■ **Source excerpt**:
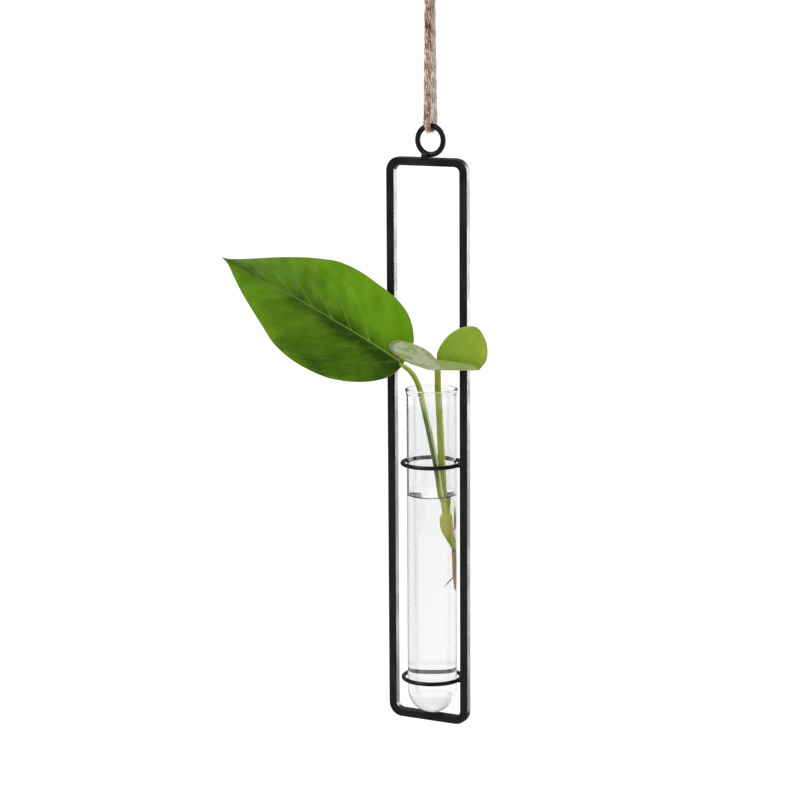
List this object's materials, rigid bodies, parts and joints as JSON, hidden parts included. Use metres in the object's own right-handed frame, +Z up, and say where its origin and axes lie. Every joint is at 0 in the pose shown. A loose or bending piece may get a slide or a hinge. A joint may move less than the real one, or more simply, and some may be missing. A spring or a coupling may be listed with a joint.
{
  "type": "hanging propagation vase",
  "caption": "Tall square-bar metal frame hung on a doubled jute rope, with wire rings that hold a round-bottomed glass tube of water and a rooted leaf cutting.",
  "frame": {"origin": "the hang point: the inside of the crown of the rope's loop, straight above the eye and the tube's axis", "axes": "+Z up, +X along the frame's width to the right seen from the front, -Y to the front, the side that the leaves face"},
  "size_m": [0.1683, 0.0591, 0.4907],
  "materials": {
    "frame_paint": "satin near-black",
    "clear_glass": "clear, fire-polished lip",
    "water": "clear water",
    "large_leaf": "smooth green leaf, lighter veins",
    "small_leaf": "young yellow-green leaf, paler underside",
    "petiole": "green stalk",
    "stem": "green stem with a paler node",
    "sheath": "pale dry sheath",
    "root": "brown root",
    "jute": "two-ply jute with loose fibres"
  },
  "bodies": {
    "support": {"rope_knot": "jute", "hanging_loop": "jute"},
    "rope": {"rope_strands": "jute"},
    "frame": {"frame_bar": "frame_paint", "hanging_eye": "frame_paint", "upper_holder_ring": "frame_paint", "lower_holder_ring": "frame_paint"},
    "tube": {"glass_tube": "clear_glass", "water": "water"},
    "cutting": {"main_stem": "stem", "large_leaf_petiole": "petiole", "large_leaf": "large_leaf", "small_leaf_petiole": "petiole", "small_leaf": "small_leaf", "leaf_sheath": "sheath", "root": "root", "rootlet": "root"}
  },
  "joints": [
    {"name": "vase_turn", "type": "hinge", "parent": "support", "child": "rope", "pos_m": [0, 0, -0.0475], "axis": [0, 0, 1], "continuous": true},
    {"name": "frame_sway", "type": "hinge", "parent": "rope", "child": "frame", "pos_m": [0, 0, -0.1323], "axis": [0, 1, 0], "range_deg": [-20, 20]},
    {"name": "tube_lift", "type": "slide", "parent": "frame", "child": "tube", "axis": [0, 0, 1], "range_m": [0, 0.025]},
    {"name": "cutting_lift", "type": "slide", "parent": "tube", "child": "cutting", "axis": [0, 0, 1], "range_m": [0, 0.128]}
  ]
}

■ **Task directions**: From the preceding material, extract every line exactly.

■ **Result below**:
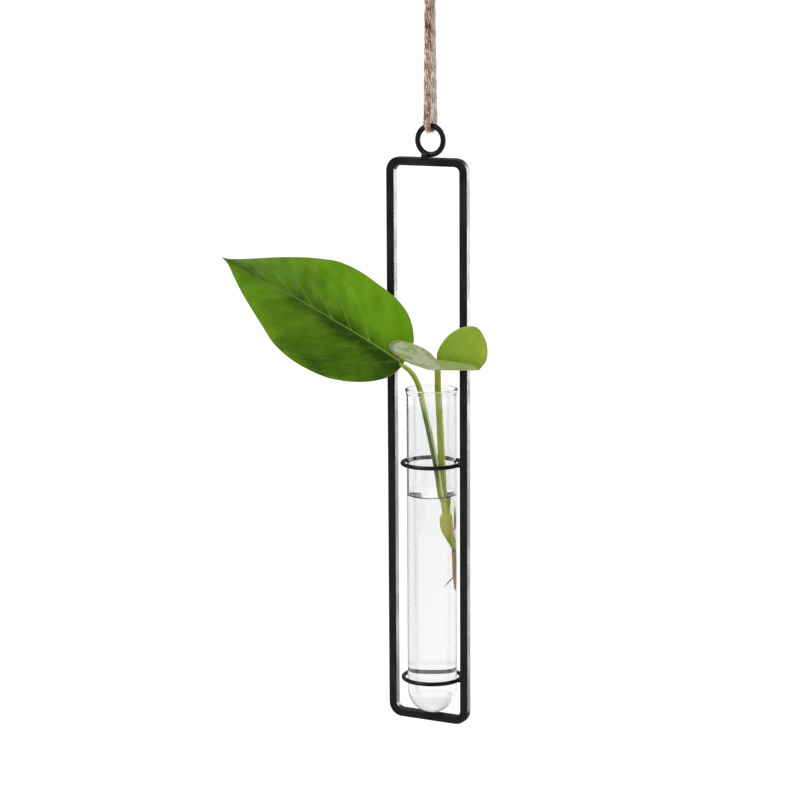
List this object's materials, rigid bodies, parts and joints as JSON, hidden parts included. Use metres in the object's own right-handed frame, +Z up, and say where its origin and axes lie. Every joint is at 0 in the pose shown. A loose or bending piece may get a slide or a hinge. A joint may move less than the real one, or more simply, and some may be missing. A spring or a coupling may be listed with a joint.
{
  "type": "hanging propagation vase",
  "caption": "Tall square-bar metal frame hung on a doubled jute rope, with wire rings that hold a round-bottomed glass tube of water and a rooted leaf cutting.",
  "frame": {"origin": "the hang point: the inside of the crown of the rope's loop, straight above the eye and the tube's axis", "axes": "+Z up, +X along the frame's width to the right seen from the front, -Y to the front, the side that the leaves face"},
  "size_m": [0.1683, 0.0591, 0.4907],
  "materials": {
    "frame_paint": "satin near-black",
    "clear_glass": "clear, fire-polished lip",
    "water": "clear water",
    "large_leaf": "smooth green leaf, lighter veins",
    "small_leaf": "young yellow-green leaf, paler underside",
    "petiole": "green stalk",
    "stem": "green stem with a paler node",
    "sheath": "pale dry sheath",
    "root": "brown root",
    "jute": "two-ply jute with loose fibres"
  },
  "bodies": {
    "support": {"rope_knot": "jute", "hanging_loop": "jute"},
    "rope": {"rope_strands": "jute"},
    "frame": {"frame_bar": "frame_paint", "hanging_eye": "frame_paint", "upper_holder_ring": "frame_paint", "lower_holder_ring": "frame_paint"},
    "tube": {"glass_tube": "clear_glass", "water": "water"},
    "cutting": {"main_stem": "stem", "large_leaf_petiole": "petiole", "large_leaf": "large_leaf", "small_leaf_petiole": "petiole", "small_leaf": "small_leaf", "leaf_sheath": "sheath", "root": "root", "rootlet": "root"}
  },
  "joints": [
    {"name": "vase_turn", "type": "hinge", "parent": "support", "child": "rope", "pos_m": [0, 0, -0.0475], "axis": [0, 0, 1], "continuous": true},
    {"name": "frame_sway", "type": "hinge", "parent": "rope", "child": "frame", "pos_m": [0, 0, -0.1323], "axis": [0, 1, 0], "range_deg": [-20, 20]},
    {"name": "tube_lift", "type": "slide", "parent": "frame", "child": "tube", "axis": [0, 0, 1], "range_m": [0, 0.025]},
    {"name": "cutting_lift", "type": "slide", "parent": "tube", "child": "cutting", "axis": [0, 0, 1], "range_m": [0, 0.128]}
  ]
}